» What this task involves
Filter these entries, keeping only lines that hold the word "parts".
Material for this task start
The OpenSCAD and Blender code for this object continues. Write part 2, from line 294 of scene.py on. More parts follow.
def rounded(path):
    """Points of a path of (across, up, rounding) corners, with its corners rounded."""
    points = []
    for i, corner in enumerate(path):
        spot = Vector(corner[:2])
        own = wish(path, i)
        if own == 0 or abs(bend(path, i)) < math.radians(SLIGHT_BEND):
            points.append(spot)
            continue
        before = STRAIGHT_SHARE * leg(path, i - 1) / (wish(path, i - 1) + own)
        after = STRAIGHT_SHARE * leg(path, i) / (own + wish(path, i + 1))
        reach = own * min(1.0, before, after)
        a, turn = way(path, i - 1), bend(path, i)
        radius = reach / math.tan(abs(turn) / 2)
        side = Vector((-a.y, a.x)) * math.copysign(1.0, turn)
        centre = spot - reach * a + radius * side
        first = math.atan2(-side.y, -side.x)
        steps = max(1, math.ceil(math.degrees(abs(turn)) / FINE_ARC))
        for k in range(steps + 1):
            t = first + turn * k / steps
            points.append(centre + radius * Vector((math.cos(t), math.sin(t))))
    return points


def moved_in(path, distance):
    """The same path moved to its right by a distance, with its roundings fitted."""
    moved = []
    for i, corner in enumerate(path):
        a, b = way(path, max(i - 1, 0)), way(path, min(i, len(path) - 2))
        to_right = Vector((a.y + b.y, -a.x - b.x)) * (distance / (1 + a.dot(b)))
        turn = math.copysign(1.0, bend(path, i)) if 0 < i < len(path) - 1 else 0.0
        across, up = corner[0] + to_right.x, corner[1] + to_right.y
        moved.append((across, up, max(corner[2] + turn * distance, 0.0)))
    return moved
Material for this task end
Material for this task start
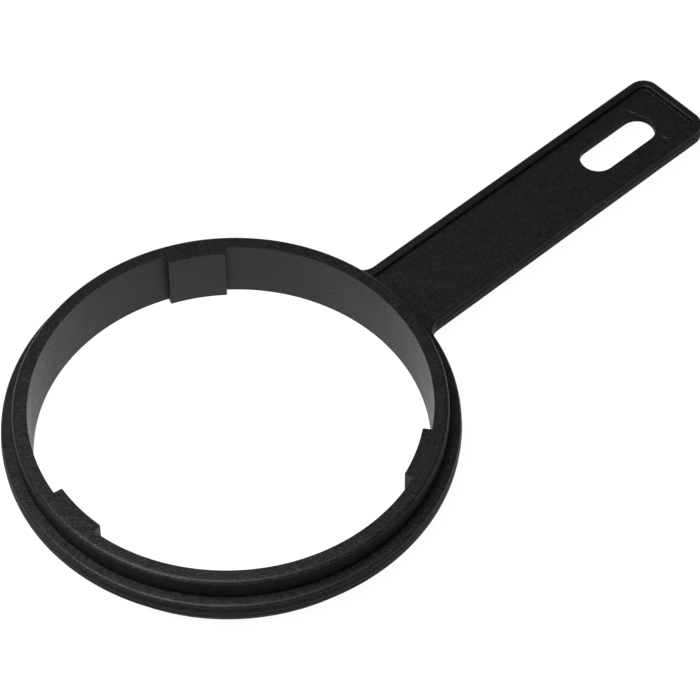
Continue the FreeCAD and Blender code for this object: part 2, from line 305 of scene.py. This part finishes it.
Material for this task end
Material for this task start
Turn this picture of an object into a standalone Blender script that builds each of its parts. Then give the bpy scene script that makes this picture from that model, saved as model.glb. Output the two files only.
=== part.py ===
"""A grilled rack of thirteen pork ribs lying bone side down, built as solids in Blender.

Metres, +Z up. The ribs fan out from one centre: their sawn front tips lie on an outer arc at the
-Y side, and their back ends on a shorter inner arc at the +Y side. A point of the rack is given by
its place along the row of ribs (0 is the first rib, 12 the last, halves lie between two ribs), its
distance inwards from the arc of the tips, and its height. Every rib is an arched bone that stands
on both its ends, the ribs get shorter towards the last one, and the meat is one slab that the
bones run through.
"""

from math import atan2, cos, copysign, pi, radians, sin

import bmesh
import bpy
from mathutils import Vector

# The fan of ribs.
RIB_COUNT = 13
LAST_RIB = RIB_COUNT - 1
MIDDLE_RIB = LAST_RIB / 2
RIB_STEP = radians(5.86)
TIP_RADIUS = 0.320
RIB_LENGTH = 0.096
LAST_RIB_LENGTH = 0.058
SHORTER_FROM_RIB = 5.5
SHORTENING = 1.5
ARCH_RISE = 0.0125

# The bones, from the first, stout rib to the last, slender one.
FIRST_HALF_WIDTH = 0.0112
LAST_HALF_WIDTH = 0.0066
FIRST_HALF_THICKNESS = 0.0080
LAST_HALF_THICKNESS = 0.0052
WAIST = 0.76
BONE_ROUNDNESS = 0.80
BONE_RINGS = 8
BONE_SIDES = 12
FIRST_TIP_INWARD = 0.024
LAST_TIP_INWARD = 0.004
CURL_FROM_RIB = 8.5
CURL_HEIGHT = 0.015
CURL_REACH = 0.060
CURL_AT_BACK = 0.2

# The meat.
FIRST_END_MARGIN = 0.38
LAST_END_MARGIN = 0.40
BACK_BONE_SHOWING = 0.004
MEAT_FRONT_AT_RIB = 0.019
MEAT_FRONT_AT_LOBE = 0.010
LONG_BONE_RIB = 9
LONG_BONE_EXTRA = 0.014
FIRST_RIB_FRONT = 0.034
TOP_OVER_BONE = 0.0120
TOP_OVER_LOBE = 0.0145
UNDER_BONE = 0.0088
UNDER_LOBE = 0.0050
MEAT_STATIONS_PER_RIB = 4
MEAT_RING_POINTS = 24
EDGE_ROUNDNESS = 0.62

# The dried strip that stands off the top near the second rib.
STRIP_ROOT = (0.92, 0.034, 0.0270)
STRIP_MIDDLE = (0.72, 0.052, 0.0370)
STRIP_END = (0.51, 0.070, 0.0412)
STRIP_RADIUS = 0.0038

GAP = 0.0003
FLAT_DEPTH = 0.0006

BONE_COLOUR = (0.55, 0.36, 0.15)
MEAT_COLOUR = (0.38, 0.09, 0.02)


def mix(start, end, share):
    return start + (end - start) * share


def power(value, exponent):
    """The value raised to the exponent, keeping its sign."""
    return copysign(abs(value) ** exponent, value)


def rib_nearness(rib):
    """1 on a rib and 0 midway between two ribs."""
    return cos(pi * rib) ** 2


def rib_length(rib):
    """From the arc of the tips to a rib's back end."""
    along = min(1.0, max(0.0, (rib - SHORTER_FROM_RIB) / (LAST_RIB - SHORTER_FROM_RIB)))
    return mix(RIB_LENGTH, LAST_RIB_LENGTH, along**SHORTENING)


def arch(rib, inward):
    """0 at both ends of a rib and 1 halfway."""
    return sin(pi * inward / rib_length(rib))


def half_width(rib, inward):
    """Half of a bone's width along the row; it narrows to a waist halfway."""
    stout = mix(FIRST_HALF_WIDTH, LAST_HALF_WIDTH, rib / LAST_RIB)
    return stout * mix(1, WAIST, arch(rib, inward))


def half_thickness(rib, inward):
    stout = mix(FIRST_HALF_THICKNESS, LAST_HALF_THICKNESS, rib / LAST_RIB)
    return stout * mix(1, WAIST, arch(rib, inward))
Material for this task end
» Result of the task
The OpenSCAD and Blender code for this object continues. Write part 2, from line 294 of scene.py on. More parts follow.
Turn this picture of an object into a standalone Blender script that builds each of its parts. Then give the bpy scene script that makes this picture from that model, saved as model.glb. Output the two files only.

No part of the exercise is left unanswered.